Nash announced that Te Uru Rakau (Forestry New Zealand) will be renamed Te Uru Rakau – New Zealand Forest Service, and will shift its operational headquarters from Wellington to Rotorua.

“The name change is small but significant. It signals a more hands-on role for a public forestry service, with specialists and advisors working alongside the sector,” Nash says.

“We will lift planning and advisory capabilities within Te Uru Rākau – New Zealand Forest Service so it can offer a professional advisory service and share its forestry management expertise.

“It will provide more on-the-ground support to iwi, private land owners, farm foresters, local councils, timber processors, training institutes, and other forestry organisations.

“The Forest Service will maximise opportunities for the forestry and wood processing sector.

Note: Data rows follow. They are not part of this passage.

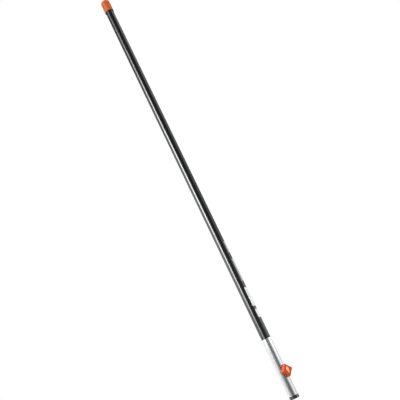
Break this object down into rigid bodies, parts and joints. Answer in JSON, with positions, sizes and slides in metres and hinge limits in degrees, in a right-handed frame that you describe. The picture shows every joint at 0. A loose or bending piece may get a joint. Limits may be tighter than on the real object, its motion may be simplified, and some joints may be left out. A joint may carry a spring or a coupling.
{
  "type": "extension pole",
  "caption": "Fixed-length tubular handle pole with a gripping sleeve, a crowned end cap and a round socket that a four-cornered clamp knob locks onto a tool's tang.",
  "frame": {"origin": "centre of the tool socket's mouth, in the plane of the end ring's lower face", "axes": "+Z along the pole from the socket's mouth to the end cap; the clamp screw's axis is level and points along -Y"},
  "size_m": [0.0336, 0.0415, 1.3],
  "materials": {
    "bare_tube": "drawn, satin, fine lengthwise lines",
    "grip_sleeve": "smooth black sleeve with a soft sheen",
    "orange_cap": "moulded, satin",
    "orange_knob": "moulded, semi-gloss",
    "black_plastic": "moulded, fine texture",
    "liner_plastic": "moulded, slippery",
    "plated_steel": "zinc plated",
    "spring_steel": "dark",
    "pad_plastic": "natural nylon"
  },
  "bodies": {
    "pole": {"tube": "bare_tube", "grip_sleeve": "grip_sleeve", "end_cap": "orange_cap", "end_plug": "black_plastic", "mouth_collar": "black_plastic", "socket_liner": "liner_plastic", "depth_stop": "black_plastic", "stop_pin": "spring_steel", "clamp_bush": "plated_steel", "saddle_washer": "black_plastic", "bush_nut": "plated_steel"},
    "pad": {"pressure_pad": "pad_plastic"},
    "screw": {"clamp_screw": "plated_steel", "knob": "orange_knob", "knob_cover": "orange_knob"}
  },
  "joints": [
    {"name": "screw_feed", "type": "slide", "parent": "pole", "child": "pad", "axis": [0, -1, 0], "range_m": [-0.0015, 0.0007]},
    {"name": "screw_turn", "type": "hinge", "parent": "pad", "child": "screw", "pos_m": [0, -0.012, 0.069], "axis": [0, -1, 0], "range_deg": [-432.1, 201.7]}
  ],
  "couplings": [
    {"joint": "screw_turn", "follows": "screw_feed", "rad_per_m": 5026.5}
  ]
}
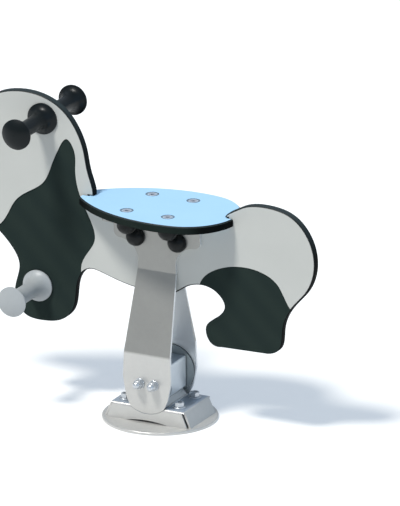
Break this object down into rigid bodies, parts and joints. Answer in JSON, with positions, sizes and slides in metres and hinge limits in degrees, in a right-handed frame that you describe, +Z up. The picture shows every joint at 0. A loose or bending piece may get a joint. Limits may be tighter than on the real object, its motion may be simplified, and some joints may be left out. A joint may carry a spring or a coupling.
{
  "type": "spring rider",
  "caption": "Spring rider in the shape of a spotted animal, with a drop-shaped seat, spool handles and footrests, rocking on a rubber torsion unit.",
  "frame": {"origin": "centre of the ground flange's underside", "axes": "+Z up, +X towards the tail, -Y to the rider's left"},
  "size_m": [0.9131, 0.29, 0.6957],
  "materials": {
    "galvanised_steel": "satin galvanised sheet",
    "zinc_plated_steel": "bright zinc-plated fastener",
    "dark_steel": "dull steel bar",
    "black_rubber": "matt rubber",
    "black_board": "matt dark board",
    "pale_board": "matt pale board skin",
    "blue_board": "matt light blue board skin",
    "black_plastic": "satin moulded plastic",
    "grey_plastic": "satin moulded plastic"
  },
  "bodies": {
    "foot": {"ground_flange": "galvanised_steel", "saddle": "galvanised_steel", "housing_cradle": "galvanised_steel", "torsion_housing": "galvanised_steel", "rubber_inserts": "black_rubber", "anchor_washers": "zinc_plated_steel", "anchor_nuts": "zinc_plated_steel"},
    "rider": {"torsion_core": "dark_steel", "core_disc_left": "galvanised_steel", "core_disc_right": "galvanised_steel", "core_bolts": "zinc_plated_steel", "core_washers": "zinc_plated_steel", "core_dome_nuts": "zinc_plated_steel", "stem_plate_left": "galvanised_steel", "stem_plate_right": "galvanised_steel", "panel_core": "black_board", "panel_skin_left": "pale_board", "panel_skin_right": "pale_board", "seat_core": "black_board", "seat_skin_top": "blue_board", "seat_skin_bottom": "blue_board", "seat_bolts": "zinc_plated_steel", "seat_cap_bases": "black_plastic", "seat_nuts": "zinc_plated_steel", "seat_bolt_caps": "black_plastic", "panel_bolts": "zinc_plated_steel", "panel_cap_bases": "black_plastic", "panel_nuts": "zinc_plated_steel", "panel_bolt_caps": "black_plastic", "handle_left": "black_plastic", "handle_right": "black_plastic", "handle_rod": "zinc_plated_steel", "handle_inserts": "zinc_plated_steel", "footrest_left": "grey_plastic", "footrest_right": "grey_plastic", "footrest_rod": "zinc_plated_steel", "footrest_inserts": "zinc_plated_steel"}
  },
  "joints": [
    {"name": "rock", "type": "hinge", "parent": "foot", "child": "rider", "pos_m": [0, 0, 0.093], "axis": [0, 1, 0], "range_deg": [-15, 15], "stiffness_Nm_per_rad": 600, "deforming": ["rubber_inserts"]}
  ]
}
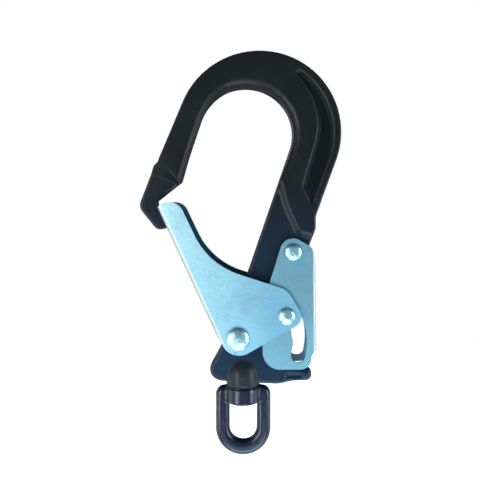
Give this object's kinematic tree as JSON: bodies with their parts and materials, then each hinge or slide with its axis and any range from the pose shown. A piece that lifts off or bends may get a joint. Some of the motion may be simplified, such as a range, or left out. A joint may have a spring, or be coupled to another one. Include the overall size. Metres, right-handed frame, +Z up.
{
  "type": "swivel hook",
  "caption": "Large-opening lifting hook with a self-closing folded gate, a lock lever on its back and a swivelling eye below it.",
  "frame": {"origin": "the top of the bowl's inner surface, mid-thickness, where the load bears, on the swivel's axis", "axes": "+Z up along the load line through the bowl and the eye, +X from the nose towards the back of the hook, +Y across its thickness, away from the viewer"},
  "size_m": [0.1292, 0.0303, 0.26],
  "materials": {
    "black_anodised": "satin black anodised forging",
    "black_steel": "satin black, blue sheen",
    "zinc_sheet": "pale blue zinc plated sheet",
    "rivet_steel": "bright, lightly hammered",
    "spring_steel": "drawn wire",
    "bearing_steel": "ground"
  },
  "bodies": {
    "hook": {"hook_body": "black_anodised", "gate_spring_front": "spring_steel", "gate_spring_back": "spring_steel", "lever_spring": "spring_steel", "lever_spacer_front": "bearing_steel", "lever_spacer_back": "bearing_steel", "swivel_thrust_washer": "black_steel", "swivel_ball_plug": "black_steel", "swivel_ball_01": "bearing_steel", "swivel_ball_02": "bearing_steel", "swivel_ball_03": "bearing_steel", "swivel_ball_04": "bearing_steel", "swivel_ball_05": "bearing_steel", "swivel_ball_06": "bearing_steel", "swivel_ball_07": "bearing_steel", "swivel_ball_08": "bearing_steel", "swivel_ball_09": "bearing_steel"},
    "gate": {"gate": "zinc_sheet", "gate_rivet": "rivet_steel", "gate_rivet_washer": "rivet_steel", "gate_bushing": "bearing_steel", "lock_pin_rivet": "rivet_steel", "lock_pin_washer": "rivet_steel", "lock_pin_sleeve": "bearing_steel"},
    "lever": {"lock_lever": "zinc_sheet", "lever_rivet": "rivet_steel", "lever_rivet_washer": "rivet_steel", "lever_bushing": "bearing_steel"},
    "eye": {"swivel_eye": "black_steel"}
  },
  "joints": [
    {"name": "gate_pivot", "type": "hinge", "parent": "hook", "child": "gate", "pos_m": [-0.003, 0, -0.1595], "axis": [0, 1, 0], "range_deg": [0, 38], "stiffness_Nm_per_rad": 0.12, "springref_deg": -34.38, "deforming": ["gate_spring_front", "gate_spring_back"]},
    {"name": "lever_pivot", "type": "hinge", "parent": "hook", "child": "lever", "pos_m": [0.032, 0, -0.105], "axis": [0, 1, 0], "range_deg": [0, 6.5], "stiffness_Nm_per_rad": 0.4, "springref_deg": -17.19, "deforming": ["lever_spring"]},
    {"name": "eye_swivel", "type": "hinge", "parent": "hook", "child": "eye", "pos_m": [0, 0, -0.19], "axis": [0, 0, 1], "continuous": true}
  ],
  "couplings": [
    {"joint": "lever_pivot", "follows": "gate_pivot", "ratio": 0.171}
  ]
}
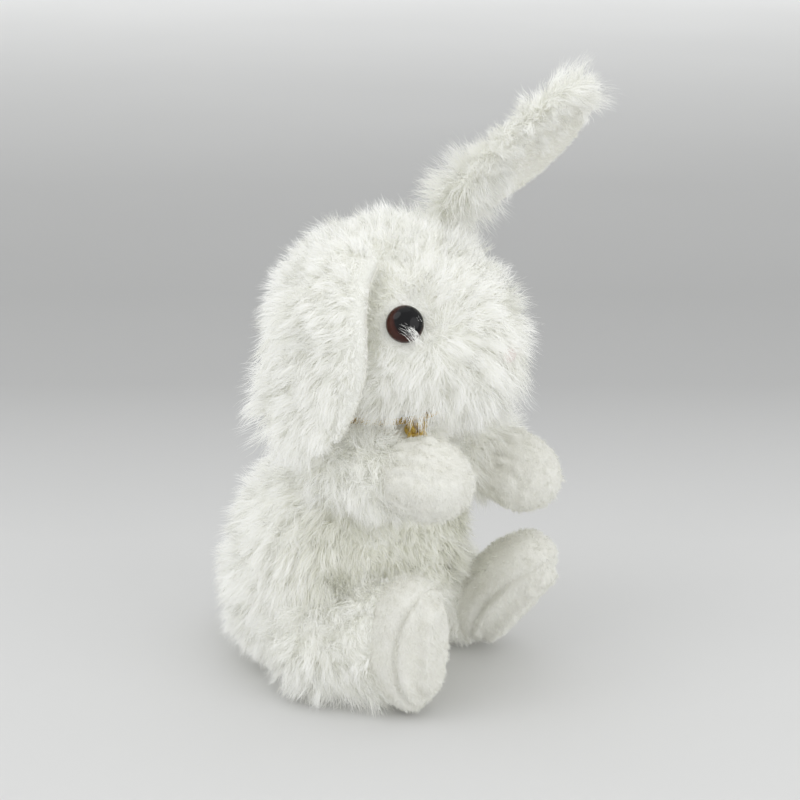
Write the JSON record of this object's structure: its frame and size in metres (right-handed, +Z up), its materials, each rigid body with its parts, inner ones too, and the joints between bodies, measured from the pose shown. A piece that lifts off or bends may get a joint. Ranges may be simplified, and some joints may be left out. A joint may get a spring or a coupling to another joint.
{
  "type": "stuffed bunny rabbit",
  "caption": "Seated plush rabbit with long white fur, short-pile paws and feet, one hanging ear, one raised ear and a gold neck cord.",
  "frame": {"origin": "under the middle of the seat, on the surface that the rabbit sits on", "axes": "+Z up, the rabbit looks along -Y, its left side is +X"},
  "size_m": [0.1006, 0.1357, 0.2228],
  "materials": {
    "fur": "long white pile fur fabric, matted in tufts",
    "short_plush": "short dense off-white plush",
    "filling": "white polyester fibre filling",
    "eye": "glossy dark red-brown dome with a black pupil",
    "washer": "natural nylon",
    "nose": "flocked dusty pink",
    "gold_cord": "twisted gold metallic thread"
  },
  "bodies": {
    "torso": {"base_panel": "fur", "belly_panel": "fur", "back_panel": "fur", "body_stuffing": "filling", "tail_cover": "fur", "tail_stuffing": "filling", "neck_cord": "gold_cord"},
    "head": {"head_gusset": "fur", "head_side_left": "fur", "head_side_right": "fur", "head_stuffing": "filling", "eye_left": "eye", "eye_right": "eye", "eye_washer_left": "washer", "eye_washer_right": "washer", "nose": "nose"},
    "ear_left": {"ear_left_back": "fur", "ear_left_lining": "short_plush"},
    "ear_right": {"ear_right_back": "fur", "ear_right_lining": "short_plush"},
    "arm_left": {"arm_left_sleeve": "fur", "arm_left_paw": "short_plush", "arm_left_stuffing": "filling"},
    "arm_right": {"arm_right_sleeve": "fur", "arm_right_paw": "short_plush", "arm_right_stuffing": "filling"},
    "leg_left": {"leg_left_sleeve": "fur", "foot_left_upper": "short_plush", "foot_left_sole": "short_plush", "leg_left_stuffing": "filling"},
    "leg_right": {"leg_right_sleeve": "fur", "foot_right_upper": "short_plush", "foot_right_sole": "short_plush", "leg_right_stuffing": "filling"}
  },
  "joints": [
    {"name": "neck_turn", "type": "hinge", "parent": "torso", "child": "head", "pos_m": [0, -0.022, 0.106], "axis": [0, 0, 1], "range_deg": [-25, 10]},
    {"name": "ear_left_fold", "type": "hinge", "parent": "head", "child": "ear_left", "pos_m": [0.027, -0.033, 0.1665], "axis": [0.9507, 0, -0.3102], "range_deg": [-100, 4]},
    {"name": "ear_right_lift", "type": "hinge", "parent": "head", "child": "ear_right", "pos_m": [-0.028, -0.033, 0.1665], "axis": [0, 1, 0], "range_deg": [0, 95]},
    {"name": "arm_left_swing", "type": "hinge", "parent": "torso", "child": "arm_left", "pos_m": [0.03, -0.0245, 0.0885], "axis": [1, 0, 0], "range_deg": [-25, 4]},
    {"name": "arm_right_swing", "type": "hinge", "parent": "torso", "child": "arm_right", "pos_m": [-0.03, -0.0245, 0.0885], "axis": [1, 0, 0], "range_deg": [-5, 28]},
    {"name": "leg_left_splay", "type": "hinge", "parent": "torso", "child": "leg_left", "pos_m": [0.031, -0.017, 0.0195], "axis": [0, 0, 1], "range_deg": [0, 35]},
    {"name": "leg_right_splay", "type": "hinge", "parent": "torso", "child": "leg_right", "pos_m": [-0.031, -0.017, 0.0195], "axis": [0, 0, 1], "range_deg": [-35, 0]}
  ]
}
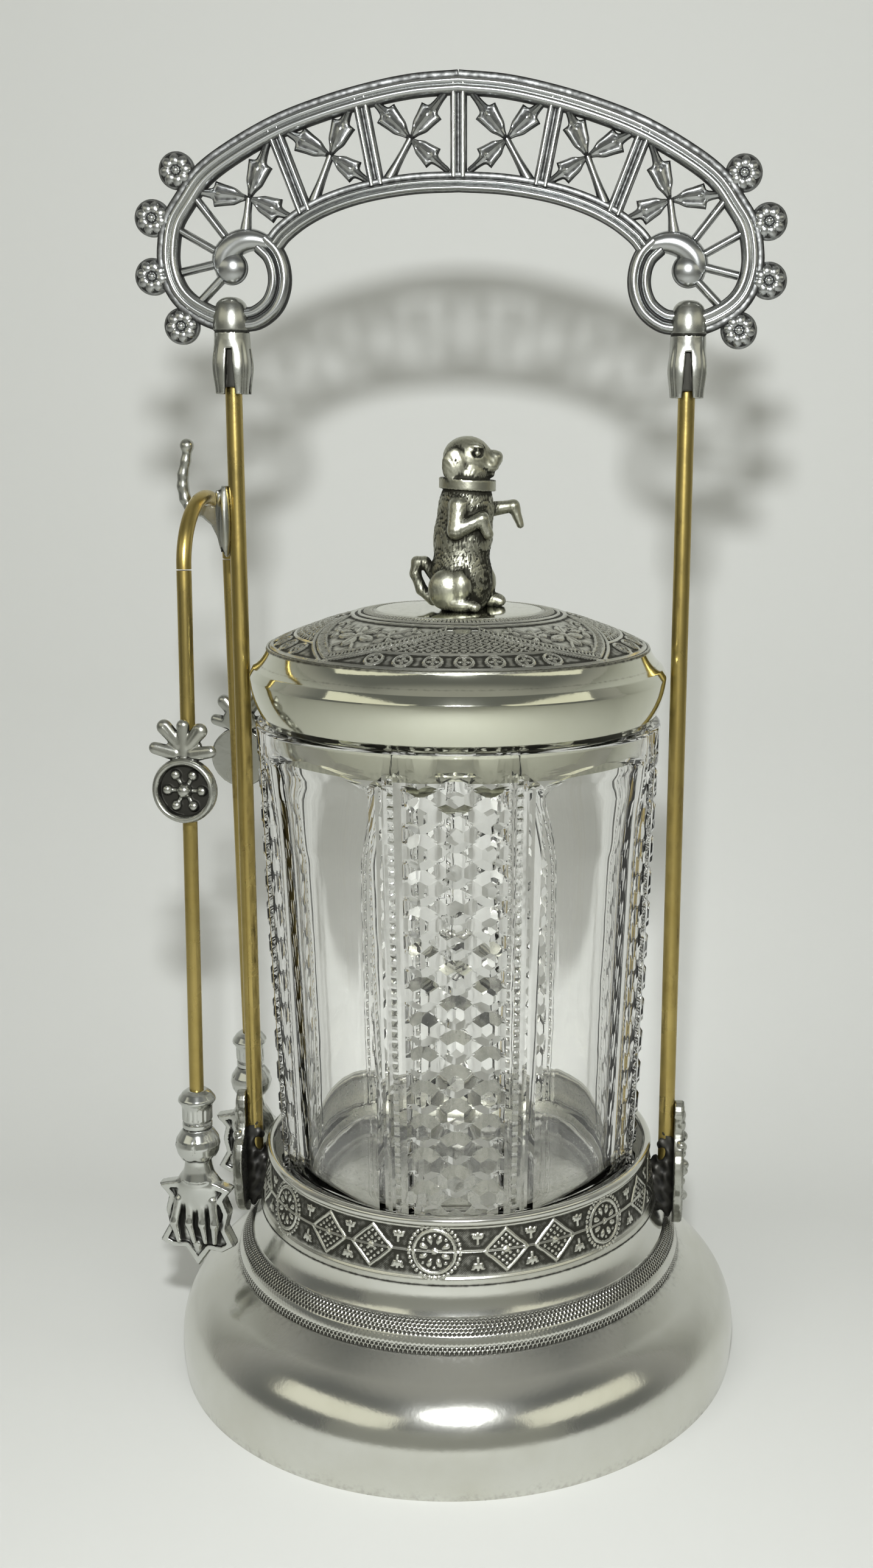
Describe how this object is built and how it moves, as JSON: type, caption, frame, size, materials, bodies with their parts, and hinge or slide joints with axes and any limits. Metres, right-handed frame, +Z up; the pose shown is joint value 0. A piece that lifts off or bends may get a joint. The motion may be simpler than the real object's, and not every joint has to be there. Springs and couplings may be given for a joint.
{
  "type": "pickle castor",
  "caption": "Silver-plated stand with a fixed arched handle, a lift-out pressed-glass jar, a lid with a dog finial, and hanging claw tongs.",
  "frame": {"origin": "centre of the foot's ground ring, on the surface that it stands on", "axes": "+Z up along the jar's axis, +X along the handle towards the rod without the tongs, -Y the front"},
  "size_m": [0.1436, 0.1358, 0.2981],
  "materials": {
    "silver": "polished silver plate, tarnished in the recesses",
    "cast_silver": "cast and plated, dark in the hollows",
    "brass": "worn plate over brass",
    "steel": "plain",
    "solder": "blackened soft solder",
    "glass": "clear pressed glass"
  },
  "bodies": {
    "stand": {"foot": "silver", "deck": "silver", "gallery_band": "silver", "gallery_rim": "silver", "left_rod": "brass", "right_rod": "brass", "left_ferrule": "silver", "right_ferrule": "silver", "left_knop": "silver", "right_knop": "silver", "left_bracket": "cast_silver", "right_bracket": "cast_silver", "left_solder": "solder", "right_solder": "solder", "handle_arch": "cast_silver", "tongs_hook": "cast_silver"},
    "jar": {"jar": "glass"},
    "lid": {"lid": "silver", "dog_finial": "cast_silver", "finial_screw": "steel", "finial_washer": "steel"},
    "tongs_bow": {"tongs_bow": "brass"},
    "front_arm": {"front_arm": "brass", "front_medallion": "cast_silver", "front_claw": "cast_silver"},
    "rear_arm": {"rear_arm": "brass", "rear_medallion": "cast_silver", "rear_claw": "cast_silver"}
  },
  "joints": [
    {"name": "jar_lift", "type": "slide", "parent": "stand", "child": "jar", "axis": [0, 0, 1], "range_m": [0, 0.02]},
    {"name": "lid_lift", "type": "slide", "parent": "jar", "child": "lid", "axis": [0, 0, 1], "range_m": [0, 0.025]},
    {"name": "tongs_lift", "type": "slide", "parent": "stand", "child": "tongs_bow", "axis": [0, 0, 1], "range_m": [0, 0.015]},
    {"name": "front_squeeze", "type": "hinge", "parent": "tongs_bow", "child": "front_arm", "pos_m": [-0.0594, -0.0149, 0.192], "axis": [0.9936, -0.1132, 0], "range_deg": [0, 2.7], "stiffness_Nm_per_rad": 0.4},
    {"name": "rear_squeeze", "type": "hinge", "parent": "tongs_bow", "child": "rear_arm", "pos_m": [-0.056, 0.0149, 0.192], "axis": [0.9936, -0.1132, 0], "range_deg": [-2.7, 0], "stiffness_Nm_per_rad": 0.4}
  ],
  "couplings": [
    {"joint": "rear_squeeze", "follows": "front_squeeze", "ratio": -1}
  ]
}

“Forestry will be a key part of our climate change response. In areas like biofuels, forestry can support our move away from fossil fuels.

“Innovative building products made from local wood will replace products such as concrete and steel.

“By retaining more wood processing onshore, we create local jobs and further support rural communities. Wood processing plants offer the opportunity to create high-tech, high-value products and by-products to diversify the income streams of foresters.

“Farmers, foresters and conservationists share an objective to plant more trees in the right places, whether to diversify farm incomes, stabilise erosion-prone hills, increase wood supply for processing, or create more permanent indigenous forests for biodiversity or recreational use.

“More than 258 million trees have been planted towards the goal of one billion trees by 2028.

“The dedicated fund to kick-start the public-private sector programme was time-limited, and last year it stopped accepting new applications for funding.”